* **Work required**
Set down the lines from the one containing "obj.data.transform(world)" to the one containing "UP = Vector((0, 0, 1))", both lines included, exactly as they stand and with no other lines.

== Data block

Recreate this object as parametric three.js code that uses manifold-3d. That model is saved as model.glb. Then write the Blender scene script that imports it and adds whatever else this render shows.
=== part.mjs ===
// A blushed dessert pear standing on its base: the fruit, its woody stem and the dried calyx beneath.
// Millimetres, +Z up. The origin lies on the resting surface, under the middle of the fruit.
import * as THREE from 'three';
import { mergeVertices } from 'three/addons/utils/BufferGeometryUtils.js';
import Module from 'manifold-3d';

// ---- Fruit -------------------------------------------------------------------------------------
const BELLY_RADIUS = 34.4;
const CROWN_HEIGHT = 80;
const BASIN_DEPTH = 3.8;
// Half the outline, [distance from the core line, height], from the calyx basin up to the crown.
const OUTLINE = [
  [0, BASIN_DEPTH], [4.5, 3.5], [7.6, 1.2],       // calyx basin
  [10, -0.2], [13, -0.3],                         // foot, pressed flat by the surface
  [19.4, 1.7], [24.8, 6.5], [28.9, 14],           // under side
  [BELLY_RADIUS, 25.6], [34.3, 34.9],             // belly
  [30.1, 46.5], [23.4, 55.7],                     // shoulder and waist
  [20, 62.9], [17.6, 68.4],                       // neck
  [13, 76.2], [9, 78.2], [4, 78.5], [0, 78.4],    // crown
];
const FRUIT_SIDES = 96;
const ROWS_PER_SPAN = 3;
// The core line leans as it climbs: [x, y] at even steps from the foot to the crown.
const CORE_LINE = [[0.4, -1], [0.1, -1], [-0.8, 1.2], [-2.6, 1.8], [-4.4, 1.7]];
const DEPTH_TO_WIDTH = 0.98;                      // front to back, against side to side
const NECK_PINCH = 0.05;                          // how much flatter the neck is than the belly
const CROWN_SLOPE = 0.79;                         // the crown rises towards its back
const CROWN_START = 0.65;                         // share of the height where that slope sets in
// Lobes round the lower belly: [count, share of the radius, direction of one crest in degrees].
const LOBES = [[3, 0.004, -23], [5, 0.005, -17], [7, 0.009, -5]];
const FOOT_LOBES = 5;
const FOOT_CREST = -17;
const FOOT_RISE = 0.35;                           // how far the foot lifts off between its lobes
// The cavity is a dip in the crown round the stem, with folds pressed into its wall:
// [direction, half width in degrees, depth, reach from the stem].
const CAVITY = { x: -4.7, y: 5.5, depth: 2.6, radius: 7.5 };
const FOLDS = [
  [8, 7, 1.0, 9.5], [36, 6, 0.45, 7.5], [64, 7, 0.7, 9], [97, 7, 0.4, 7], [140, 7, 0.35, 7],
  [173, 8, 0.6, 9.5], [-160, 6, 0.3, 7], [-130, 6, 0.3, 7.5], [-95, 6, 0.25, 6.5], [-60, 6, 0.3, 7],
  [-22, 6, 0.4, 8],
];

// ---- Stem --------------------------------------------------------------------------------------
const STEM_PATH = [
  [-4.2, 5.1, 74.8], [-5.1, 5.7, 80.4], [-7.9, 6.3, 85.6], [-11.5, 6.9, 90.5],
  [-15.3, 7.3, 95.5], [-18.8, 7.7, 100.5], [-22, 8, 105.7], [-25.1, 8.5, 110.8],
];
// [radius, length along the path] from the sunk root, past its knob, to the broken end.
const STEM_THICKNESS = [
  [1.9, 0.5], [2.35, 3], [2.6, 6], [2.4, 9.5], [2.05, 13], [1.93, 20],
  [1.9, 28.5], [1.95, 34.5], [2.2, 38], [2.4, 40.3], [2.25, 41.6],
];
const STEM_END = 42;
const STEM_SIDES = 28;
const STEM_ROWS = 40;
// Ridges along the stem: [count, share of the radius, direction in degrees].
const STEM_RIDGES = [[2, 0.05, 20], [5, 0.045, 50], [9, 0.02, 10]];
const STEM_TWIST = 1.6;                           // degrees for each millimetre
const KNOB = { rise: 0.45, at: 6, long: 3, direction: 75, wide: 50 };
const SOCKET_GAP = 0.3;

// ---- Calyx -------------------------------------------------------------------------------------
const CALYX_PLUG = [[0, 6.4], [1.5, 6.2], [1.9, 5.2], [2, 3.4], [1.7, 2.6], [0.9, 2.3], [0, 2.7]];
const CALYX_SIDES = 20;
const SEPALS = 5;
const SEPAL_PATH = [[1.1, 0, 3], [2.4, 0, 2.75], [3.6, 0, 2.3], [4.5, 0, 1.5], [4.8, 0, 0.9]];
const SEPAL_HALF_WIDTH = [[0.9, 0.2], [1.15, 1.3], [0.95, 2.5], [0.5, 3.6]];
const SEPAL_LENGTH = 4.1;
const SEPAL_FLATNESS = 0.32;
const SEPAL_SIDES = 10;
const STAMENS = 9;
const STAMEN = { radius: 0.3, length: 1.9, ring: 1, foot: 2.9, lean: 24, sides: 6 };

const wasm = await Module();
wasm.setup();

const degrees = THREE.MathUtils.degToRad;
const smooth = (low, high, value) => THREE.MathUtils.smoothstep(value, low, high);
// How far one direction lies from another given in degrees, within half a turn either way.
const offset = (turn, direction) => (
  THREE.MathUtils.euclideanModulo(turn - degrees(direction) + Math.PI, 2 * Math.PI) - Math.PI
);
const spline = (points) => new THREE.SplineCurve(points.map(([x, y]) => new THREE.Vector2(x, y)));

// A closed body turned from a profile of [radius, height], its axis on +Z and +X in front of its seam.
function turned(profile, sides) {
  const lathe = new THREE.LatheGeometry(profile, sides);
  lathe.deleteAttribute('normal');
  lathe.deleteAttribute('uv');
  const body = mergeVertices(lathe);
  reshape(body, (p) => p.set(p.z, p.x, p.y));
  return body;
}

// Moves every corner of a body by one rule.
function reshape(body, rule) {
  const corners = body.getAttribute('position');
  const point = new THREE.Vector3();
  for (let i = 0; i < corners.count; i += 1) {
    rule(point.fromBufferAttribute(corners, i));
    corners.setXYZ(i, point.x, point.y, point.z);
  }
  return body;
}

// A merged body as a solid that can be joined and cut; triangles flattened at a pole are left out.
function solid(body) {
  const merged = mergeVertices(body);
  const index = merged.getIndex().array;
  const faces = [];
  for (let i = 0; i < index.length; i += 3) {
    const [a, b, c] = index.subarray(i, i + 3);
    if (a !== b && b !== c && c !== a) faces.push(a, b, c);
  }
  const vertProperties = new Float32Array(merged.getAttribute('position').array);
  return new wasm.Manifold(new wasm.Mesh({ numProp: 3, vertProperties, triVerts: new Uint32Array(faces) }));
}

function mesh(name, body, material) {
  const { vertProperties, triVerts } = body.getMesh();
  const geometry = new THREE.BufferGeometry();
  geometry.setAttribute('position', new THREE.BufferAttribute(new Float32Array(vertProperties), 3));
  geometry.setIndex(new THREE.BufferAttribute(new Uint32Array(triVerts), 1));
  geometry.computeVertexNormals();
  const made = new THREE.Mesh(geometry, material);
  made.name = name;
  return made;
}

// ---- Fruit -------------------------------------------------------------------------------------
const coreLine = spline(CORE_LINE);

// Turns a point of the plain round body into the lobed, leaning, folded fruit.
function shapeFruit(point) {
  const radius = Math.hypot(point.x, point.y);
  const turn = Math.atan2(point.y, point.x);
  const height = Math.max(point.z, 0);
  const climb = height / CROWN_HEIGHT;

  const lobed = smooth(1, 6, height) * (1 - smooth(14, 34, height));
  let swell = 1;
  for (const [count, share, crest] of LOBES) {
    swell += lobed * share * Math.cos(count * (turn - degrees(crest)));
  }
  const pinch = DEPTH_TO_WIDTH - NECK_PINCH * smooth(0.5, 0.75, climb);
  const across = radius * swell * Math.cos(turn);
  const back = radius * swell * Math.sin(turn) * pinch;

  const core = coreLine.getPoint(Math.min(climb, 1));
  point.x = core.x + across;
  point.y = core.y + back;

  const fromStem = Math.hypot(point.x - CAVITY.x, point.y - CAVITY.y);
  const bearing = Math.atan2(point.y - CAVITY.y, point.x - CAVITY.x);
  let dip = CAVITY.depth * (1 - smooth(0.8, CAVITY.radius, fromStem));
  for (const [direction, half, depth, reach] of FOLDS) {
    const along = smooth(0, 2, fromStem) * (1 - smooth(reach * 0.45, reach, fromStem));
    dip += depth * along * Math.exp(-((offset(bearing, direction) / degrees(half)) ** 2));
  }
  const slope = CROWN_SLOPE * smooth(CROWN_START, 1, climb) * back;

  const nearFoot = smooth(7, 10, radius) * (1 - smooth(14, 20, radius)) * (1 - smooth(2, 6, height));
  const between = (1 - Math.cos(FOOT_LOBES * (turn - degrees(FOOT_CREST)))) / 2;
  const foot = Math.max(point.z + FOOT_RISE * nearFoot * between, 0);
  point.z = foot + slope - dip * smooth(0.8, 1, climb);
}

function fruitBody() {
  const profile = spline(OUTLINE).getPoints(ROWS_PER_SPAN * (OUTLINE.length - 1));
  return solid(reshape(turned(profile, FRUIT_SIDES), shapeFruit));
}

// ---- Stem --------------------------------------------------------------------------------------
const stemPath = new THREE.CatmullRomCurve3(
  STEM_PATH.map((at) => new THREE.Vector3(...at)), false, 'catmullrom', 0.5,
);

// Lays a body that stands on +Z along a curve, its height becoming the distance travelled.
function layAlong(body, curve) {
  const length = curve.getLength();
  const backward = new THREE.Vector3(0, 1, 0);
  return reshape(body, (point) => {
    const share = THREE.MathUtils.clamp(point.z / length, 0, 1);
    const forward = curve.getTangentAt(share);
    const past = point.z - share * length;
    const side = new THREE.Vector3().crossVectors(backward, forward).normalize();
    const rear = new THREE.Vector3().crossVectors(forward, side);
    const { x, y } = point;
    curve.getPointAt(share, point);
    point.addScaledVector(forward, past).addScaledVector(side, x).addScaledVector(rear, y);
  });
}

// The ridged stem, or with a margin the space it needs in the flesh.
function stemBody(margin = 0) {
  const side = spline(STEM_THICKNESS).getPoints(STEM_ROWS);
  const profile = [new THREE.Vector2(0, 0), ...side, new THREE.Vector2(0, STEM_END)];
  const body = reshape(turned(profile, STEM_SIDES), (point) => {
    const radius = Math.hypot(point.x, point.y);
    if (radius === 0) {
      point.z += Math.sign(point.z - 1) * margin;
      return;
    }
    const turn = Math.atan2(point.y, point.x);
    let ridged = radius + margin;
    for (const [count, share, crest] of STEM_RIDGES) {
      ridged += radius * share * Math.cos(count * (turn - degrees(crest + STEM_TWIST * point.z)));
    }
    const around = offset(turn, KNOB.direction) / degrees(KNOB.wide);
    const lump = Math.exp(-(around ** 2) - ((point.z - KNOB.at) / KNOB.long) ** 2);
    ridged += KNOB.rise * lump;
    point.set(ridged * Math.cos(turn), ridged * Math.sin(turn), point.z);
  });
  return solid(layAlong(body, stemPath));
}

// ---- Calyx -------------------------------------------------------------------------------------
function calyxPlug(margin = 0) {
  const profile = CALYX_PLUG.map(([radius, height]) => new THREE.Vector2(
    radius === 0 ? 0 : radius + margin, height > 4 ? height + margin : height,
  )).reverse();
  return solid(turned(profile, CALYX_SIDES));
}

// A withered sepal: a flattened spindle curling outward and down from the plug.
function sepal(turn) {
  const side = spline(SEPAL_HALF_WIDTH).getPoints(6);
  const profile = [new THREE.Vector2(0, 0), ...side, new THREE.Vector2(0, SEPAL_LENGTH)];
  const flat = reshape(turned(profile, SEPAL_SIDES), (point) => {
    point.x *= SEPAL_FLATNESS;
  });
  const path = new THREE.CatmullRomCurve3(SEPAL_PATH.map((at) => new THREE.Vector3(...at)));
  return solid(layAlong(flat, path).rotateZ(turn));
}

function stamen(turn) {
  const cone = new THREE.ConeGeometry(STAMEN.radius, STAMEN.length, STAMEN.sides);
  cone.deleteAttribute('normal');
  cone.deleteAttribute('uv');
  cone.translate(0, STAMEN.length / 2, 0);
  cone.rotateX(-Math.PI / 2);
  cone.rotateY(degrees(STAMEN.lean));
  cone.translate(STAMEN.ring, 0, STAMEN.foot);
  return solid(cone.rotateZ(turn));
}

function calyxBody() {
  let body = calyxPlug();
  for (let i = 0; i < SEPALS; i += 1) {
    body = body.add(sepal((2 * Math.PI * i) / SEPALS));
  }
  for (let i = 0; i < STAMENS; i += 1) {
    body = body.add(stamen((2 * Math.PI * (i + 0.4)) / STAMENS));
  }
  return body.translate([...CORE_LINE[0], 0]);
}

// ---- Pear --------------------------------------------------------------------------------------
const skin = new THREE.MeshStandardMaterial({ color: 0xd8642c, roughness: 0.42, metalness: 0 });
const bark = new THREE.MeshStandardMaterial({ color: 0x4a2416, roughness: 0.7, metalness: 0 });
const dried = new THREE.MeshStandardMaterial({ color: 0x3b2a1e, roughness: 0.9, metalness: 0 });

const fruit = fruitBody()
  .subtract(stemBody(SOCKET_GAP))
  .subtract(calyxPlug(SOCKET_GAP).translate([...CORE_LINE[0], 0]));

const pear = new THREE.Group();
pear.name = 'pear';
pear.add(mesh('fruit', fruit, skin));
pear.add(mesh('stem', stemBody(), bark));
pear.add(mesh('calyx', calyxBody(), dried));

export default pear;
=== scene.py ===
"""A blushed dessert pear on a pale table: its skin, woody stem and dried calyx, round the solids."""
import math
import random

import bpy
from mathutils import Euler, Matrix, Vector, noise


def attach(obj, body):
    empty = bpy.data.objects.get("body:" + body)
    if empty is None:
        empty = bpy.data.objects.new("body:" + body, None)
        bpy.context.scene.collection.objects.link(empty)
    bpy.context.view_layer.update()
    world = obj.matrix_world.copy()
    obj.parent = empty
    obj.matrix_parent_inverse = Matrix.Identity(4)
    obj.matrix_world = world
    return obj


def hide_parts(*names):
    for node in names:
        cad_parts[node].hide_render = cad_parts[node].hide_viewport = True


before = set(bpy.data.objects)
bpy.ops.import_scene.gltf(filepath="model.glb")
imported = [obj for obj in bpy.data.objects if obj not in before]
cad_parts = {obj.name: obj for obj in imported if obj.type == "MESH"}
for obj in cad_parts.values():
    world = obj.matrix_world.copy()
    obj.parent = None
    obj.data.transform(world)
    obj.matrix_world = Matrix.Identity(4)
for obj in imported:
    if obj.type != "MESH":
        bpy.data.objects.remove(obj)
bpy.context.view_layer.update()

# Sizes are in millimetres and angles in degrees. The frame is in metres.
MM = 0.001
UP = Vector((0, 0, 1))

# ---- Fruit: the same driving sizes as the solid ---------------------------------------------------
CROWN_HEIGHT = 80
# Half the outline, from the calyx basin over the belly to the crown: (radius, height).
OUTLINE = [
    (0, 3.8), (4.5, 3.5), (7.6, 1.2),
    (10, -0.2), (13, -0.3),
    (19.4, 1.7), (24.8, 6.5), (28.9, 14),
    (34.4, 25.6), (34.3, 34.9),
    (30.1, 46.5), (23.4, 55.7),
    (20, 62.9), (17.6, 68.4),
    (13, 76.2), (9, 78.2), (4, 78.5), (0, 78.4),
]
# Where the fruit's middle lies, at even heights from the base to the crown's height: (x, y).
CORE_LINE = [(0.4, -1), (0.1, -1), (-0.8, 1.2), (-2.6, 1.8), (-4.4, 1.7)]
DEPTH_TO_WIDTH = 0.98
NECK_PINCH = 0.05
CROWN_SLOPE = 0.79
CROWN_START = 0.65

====

* **Written reply**
    obj.data.transform(world)
    obj.matrix_world = Matrix.Identity(4)
for obj in imported:
    if obj.type != "MESH":
        bpy.data.objects.remove(obj)
bpy.context.view_layer.update()

# Sizes are in millimetres and angles in degrees. The frame is in metres.
MM = 0.001
UP = Vector((0, 0, 1))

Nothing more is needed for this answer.